Example 18.1. Two trains.
At time 1 pm a red train is traveling east toward a station at a rate of 50 km/h, while a blue train is traveling north away from the station at 100 km/h. At this moment the red train is 1 km from the station and the blue train is 0.25 km from the station. At what rate is the distance between the two trains changing at this moment in time? Take care to interpret the sign (\(\pm\)) of your numeric answer.
Solution.
We define
\begin{align*}
r(t) \amp = \begin{array}{c}
\text{dist. btwn. red train and station}\\
t \text{ hours after noon}
\end{array}\\
b(t) \amp = \begin{array}{c}
\text{dist. btwn. blue train and station}\\
t \text{ hours after noon}
\end{array}\\
d(t) \amp = \begin{array}{c}
\text{dist. btwn. red and blue trains}\\
t \text{ hours after noon}
\end{array}\text{.}
\end{align*}
It follows easily from Figure 18.2 that
\begin{equation}
d(t)^2=r(t)^2+b(t)^2\text{.}\tag{18.1}
\end{equation}
In terms of our introduced function notation, the given information of the problem is expressed as follows:
\begin{align*}
r(1) \amp = 1 \amp r'(1)\amp =-50\\
b(1) \amp = \frac{1}{4} \amp b'(1)\amp =100 \text{.}
\end{align*}
Note that \(r'(1)\) is negative as the distance between the red train and the station is decreasing at 1 pm.
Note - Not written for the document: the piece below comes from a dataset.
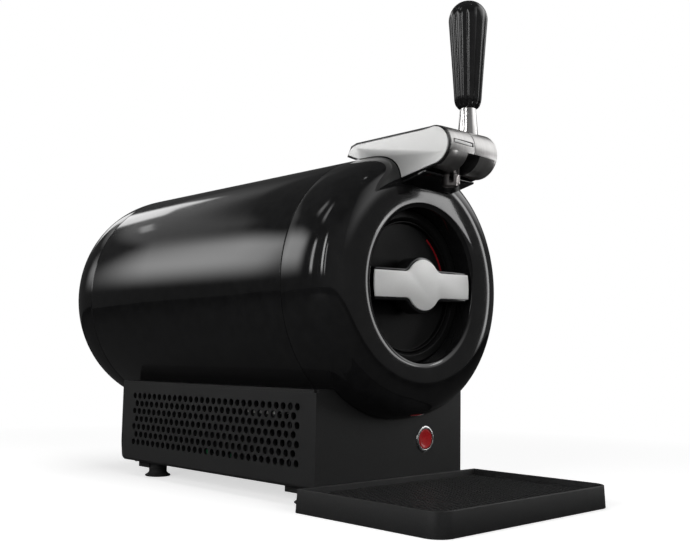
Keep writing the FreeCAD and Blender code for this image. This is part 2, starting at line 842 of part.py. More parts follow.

Furthermore, from (18.1) it follows that
\begin{align*}
d(1) \amp = \sqrt{r(1)^2+b(1)^2}\\
\amp =\sqrt{1+1/16} \\
\amp = \sqrt{17}/4\text{.}
\end{align*}
Now, taking the derivative of both sides of (18.1), we see that
\begin{equation*}
2d(t)d'(t)=2r(t)r'(t)+2b(t)b'(t)\text{,}
\end{equation*}
and hence
\begin{equation*}
d'(t)=\frac{r(t)r'(t)+b(t)b'(t)}{d(t)}\text{.}
\end{equation*}
Finally, we compute
\begin{align*}
d'(1) \amp = \frac{r(1)r'(1)+b(1)b'(1)}{d(1)}\\
\amp = \frac{-50+100/4}{\sqrt{17}/4}\\
\amp = -\frac{100}{\sqrt{17}}\text{.}
\end{align*}
We conclude that at 1 pm, the distance between the two trains is decreasing at a rate of \(100/\sqrt{17}\) meters per second.